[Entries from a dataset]

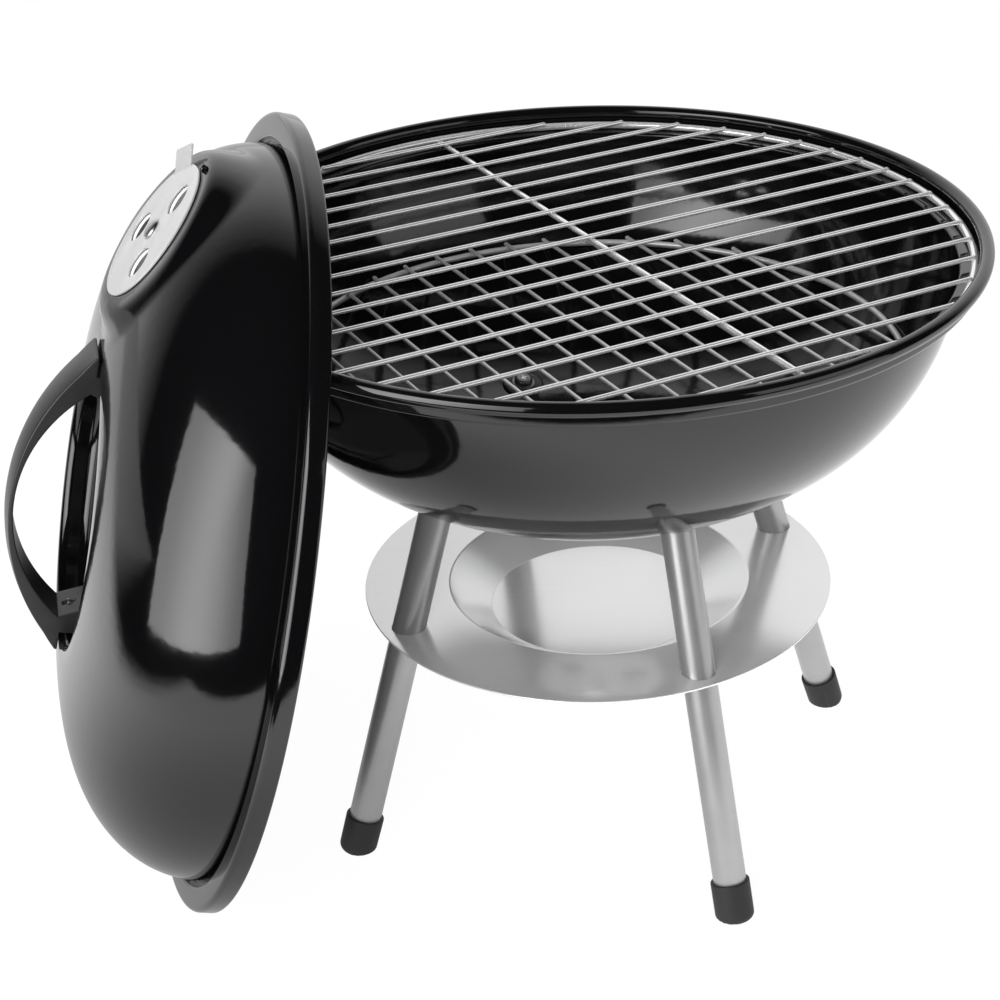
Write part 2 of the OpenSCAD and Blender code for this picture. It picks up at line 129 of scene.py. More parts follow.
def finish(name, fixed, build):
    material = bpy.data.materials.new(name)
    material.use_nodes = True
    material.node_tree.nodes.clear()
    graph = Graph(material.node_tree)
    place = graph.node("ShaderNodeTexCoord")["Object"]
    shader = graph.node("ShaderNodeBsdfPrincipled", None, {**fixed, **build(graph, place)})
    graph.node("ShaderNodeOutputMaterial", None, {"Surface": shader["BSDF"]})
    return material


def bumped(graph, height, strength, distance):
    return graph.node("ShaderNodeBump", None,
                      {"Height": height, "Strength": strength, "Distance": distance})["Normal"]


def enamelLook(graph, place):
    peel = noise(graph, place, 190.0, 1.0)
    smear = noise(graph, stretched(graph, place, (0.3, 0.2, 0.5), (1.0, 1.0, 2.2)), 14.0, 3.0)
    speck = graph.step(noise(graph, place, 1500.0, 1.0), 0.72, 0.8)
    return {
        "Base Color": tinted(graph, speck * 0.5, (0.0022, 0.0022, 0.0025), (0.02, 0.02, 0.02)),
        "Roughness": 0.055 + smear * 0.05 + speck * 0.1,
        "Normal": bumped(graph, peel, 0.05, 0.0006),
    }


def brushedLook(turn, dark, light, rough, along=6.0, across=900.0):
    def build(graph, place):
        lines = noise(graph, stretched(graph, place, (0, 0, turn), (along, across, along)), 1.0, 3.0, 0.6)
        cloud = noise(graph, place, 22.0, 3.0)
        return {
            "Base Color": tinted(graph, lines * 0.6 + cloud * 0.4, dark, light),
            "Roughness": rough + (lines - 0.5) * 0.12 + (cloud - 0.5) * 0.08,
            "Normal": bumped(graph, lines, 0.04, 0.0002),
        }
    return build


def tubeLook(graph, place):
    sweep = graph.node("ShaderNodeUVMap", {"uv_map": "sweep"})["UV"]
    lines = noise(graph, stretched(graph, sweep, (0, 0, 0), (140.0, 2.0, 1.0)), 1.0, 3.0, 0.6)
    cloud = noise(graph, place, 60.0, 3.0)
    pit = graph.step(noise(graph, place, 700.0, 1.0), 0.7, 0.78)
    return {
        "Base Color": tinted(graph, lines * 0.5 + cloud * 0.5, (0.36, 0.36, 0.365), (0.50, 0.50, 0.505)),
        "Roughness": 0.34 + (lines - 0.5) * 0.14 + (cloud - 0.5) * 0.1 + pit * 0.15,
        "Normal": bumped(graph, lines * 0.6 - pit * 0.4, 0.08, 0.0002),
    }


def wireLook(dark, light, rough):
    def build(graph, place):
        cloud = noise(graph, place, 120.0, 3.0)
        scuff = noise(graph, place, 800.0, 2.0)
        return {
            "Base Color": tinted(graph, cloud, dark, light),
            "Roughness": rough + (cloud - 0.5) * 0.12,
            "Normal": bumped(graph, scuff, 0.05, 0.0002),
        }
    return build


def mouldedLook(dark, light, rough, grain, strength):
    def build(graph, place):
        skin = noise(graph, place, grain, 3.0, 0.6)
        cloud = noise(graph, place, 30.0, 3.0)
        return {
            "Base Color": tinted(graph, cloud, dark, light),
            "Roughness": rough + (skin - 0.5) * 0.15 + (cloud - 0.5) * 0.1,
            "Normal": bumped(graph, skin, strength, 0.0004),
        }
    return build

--

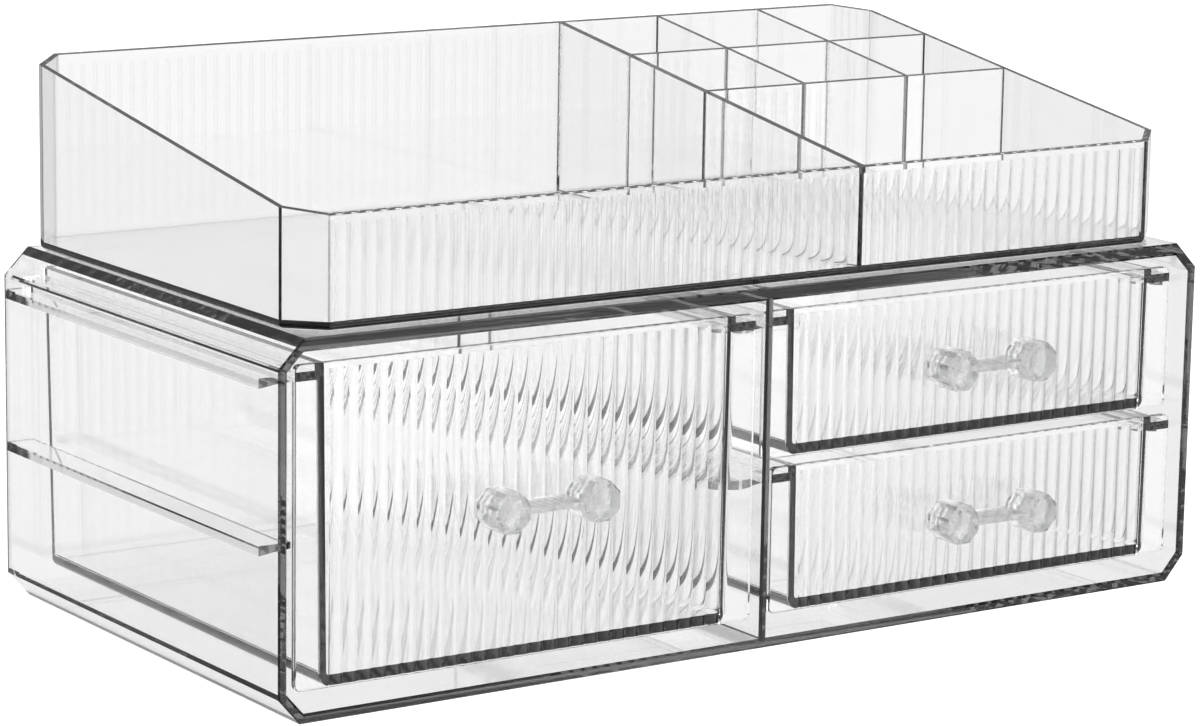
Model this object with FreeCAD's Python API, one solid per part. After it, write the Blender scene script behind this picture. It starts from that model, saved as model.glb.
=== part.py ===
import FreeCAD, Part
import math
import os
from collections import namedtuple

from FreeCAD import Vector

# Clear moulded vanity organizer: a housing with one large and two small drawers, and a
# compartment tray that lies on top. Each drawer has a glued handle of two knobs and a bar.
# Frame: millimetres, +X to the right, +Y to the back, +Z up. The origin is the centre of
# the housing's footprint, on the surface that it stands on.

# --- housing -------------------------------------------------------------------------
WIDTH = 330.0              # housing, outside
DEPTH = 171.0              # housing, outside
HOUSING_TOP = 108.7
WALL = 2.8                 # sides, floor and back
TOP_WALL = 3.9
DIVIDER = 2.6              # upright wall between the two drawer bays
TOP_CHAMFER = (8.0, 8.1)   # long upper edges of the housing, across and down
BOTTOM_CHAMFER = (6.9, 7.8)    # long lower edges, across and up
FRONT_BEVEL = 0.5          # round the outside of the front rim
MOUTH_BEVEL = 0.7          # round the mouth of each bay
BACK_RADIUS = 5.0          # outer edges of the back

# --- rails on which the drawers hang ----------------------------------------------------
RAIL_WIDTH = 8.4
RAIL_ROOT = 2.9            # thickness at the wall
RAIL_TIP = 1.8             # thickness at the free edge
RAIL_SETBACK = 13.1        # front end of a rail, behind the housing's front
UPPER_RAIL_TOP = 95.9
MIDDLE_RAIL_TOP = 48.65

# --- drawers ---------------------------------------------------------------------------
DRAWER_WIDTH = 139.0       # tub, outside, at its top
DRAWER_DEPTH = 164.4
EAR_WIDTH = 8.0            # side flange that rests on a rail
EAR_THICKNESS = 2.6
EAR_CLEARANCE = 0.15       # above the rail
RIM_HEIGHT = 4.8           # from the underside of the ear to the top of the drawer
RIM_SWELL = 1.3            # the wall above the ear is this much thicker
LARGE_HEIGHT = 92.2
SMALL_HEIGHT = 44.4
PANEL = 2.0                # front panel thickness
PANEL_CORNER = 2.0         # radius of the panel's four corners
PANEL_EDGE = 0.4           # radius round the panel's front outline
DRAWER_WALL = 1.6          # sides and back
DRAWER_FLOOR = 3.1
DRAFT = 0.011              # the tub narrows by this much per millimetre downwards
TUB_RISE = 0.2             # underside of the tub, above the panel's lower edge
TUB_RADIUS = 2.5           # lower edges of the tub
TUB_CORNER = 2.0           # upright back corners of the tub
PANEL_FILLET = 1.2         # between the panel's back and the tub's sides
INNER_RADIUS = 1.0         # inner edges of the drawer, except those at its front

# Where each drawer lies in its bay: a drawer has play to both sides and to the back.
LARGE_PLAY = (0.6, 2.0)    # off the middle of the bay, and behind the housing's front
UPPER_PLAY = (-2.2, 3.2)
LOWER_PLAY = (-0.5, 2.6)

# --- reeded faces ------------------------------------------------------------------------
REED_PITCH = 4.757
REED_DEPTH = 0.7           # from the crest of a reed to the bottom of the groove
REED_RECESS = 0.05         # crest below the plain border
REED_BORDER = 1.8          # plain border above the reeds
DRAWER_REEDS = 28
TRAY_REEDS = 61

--

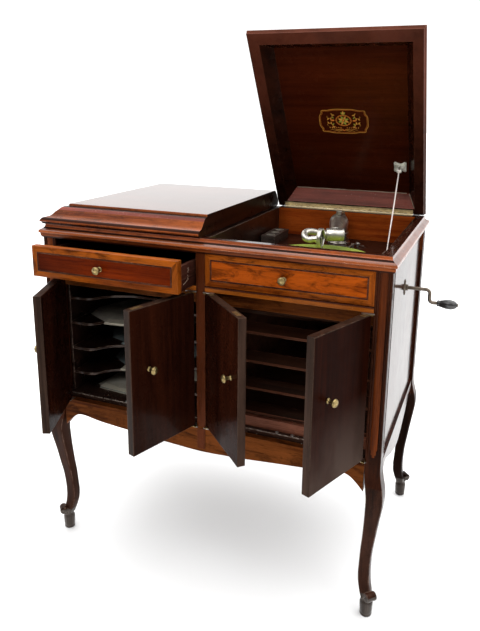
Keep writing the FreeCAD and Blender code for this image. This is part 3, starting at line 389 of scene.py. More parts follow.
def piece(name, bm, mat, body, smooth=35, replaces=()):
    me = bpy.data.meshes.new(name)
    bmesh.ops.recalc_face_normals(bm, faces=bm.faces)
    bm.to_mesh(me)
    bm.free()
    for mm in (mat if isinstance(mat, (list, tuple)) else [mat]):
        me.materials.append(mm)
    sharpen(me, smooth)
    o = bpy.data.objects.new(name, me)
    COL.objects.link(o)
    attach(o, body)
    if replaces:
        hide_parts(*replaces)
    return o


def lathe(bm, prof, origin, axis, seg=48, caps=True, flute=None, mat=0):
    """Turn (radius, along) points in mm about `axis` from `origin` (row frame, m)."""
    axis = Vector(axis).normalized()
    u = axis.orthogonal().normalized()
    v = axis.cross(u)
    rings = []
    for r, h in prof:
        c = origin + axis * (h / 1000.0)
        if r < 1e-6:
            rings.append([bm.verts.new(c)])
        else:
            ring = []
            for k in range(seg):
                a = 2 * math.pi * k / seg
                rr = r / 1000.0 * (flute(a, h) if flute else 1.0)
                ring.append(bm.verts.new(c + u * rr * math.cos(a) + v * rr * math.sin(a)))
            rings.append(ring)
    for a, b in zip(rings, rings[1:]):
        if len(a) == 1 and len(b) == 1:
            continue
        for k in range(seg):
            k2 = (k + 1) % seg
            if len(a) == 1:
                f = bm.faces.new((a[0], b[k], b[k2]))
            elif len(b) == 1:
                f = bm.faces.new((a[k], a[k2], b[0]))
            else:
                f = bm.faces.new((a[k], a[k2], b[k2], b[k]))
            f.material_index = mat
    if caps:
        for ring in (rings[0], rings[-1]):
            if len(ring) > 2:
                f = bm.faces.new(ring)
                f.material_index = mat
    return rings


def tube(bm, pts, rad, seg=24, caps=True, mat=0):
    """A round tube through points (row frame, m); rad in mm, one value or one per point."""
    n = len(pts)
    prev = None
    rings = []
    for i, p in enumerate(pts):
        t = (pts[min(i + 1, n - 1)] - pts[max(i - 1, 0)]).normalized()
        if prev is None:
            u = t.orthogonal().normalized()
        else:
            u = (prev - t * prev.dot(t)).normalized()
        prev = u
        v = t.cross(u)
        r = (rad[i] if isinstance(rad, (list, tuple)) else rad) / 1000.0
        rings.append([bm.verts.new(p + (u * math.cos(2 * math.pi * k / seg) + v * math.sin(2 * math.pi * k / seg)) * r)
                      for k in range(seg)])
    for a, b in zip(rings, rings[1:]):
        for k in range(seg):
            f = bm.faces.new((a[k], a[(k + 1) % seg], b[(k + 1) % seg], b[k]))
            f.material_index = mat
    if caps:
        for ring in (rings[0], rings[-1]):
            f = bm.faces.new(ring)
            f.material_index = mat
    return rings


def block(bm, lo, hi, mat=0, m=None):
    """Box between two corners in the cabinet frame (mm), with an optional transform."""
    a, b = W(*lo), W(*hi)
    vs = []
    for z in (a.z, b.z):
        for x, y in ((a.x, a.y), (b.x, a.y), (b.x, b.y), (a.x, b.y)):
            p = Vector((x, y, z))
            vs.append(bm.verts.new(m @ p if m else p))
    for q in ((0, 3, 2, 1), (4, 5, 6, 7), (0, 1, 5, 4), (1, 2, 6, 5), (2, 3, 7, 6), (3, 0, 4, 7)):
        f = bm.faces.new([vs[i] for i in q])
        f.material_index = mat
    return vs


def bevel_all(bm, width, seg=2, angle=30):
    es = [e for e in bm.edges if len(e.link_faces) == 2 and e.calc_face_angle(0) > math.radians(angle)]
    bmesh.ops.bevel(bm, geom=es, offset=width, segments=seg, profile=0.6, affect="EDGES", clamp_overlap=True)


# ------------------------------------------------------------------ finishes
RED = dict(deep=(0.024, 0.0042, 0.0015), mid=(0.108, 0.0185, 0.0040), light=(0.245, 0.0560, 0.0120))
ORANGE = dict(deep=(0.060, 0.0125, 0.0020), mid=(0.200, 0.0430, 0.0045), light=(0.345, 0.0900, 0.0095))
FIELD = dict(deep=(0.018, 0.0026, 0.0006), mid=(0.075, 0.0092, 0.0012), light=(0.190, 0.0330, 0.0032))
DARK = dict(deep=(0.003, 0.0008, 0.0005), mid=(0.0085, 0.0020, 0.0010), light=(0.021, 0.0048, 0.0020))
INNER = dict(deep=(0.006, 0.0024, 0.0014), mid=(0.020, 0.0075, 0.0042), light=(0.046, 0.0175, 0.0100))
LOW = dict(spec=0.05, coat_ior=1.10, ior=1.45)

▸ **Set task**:
Pick each line holding the word "picture" out of the listing.

▸ **Correct answer**:
Write part 2 of the OpenSCAD and Blender code for this picture. It picks up at line 129 of scene.py. More parts follow.
Model this object with FreeCAD's Python API, one solid per part. After it, write the Blender scene script behind this picture. It starts from that model, saved as model.glb.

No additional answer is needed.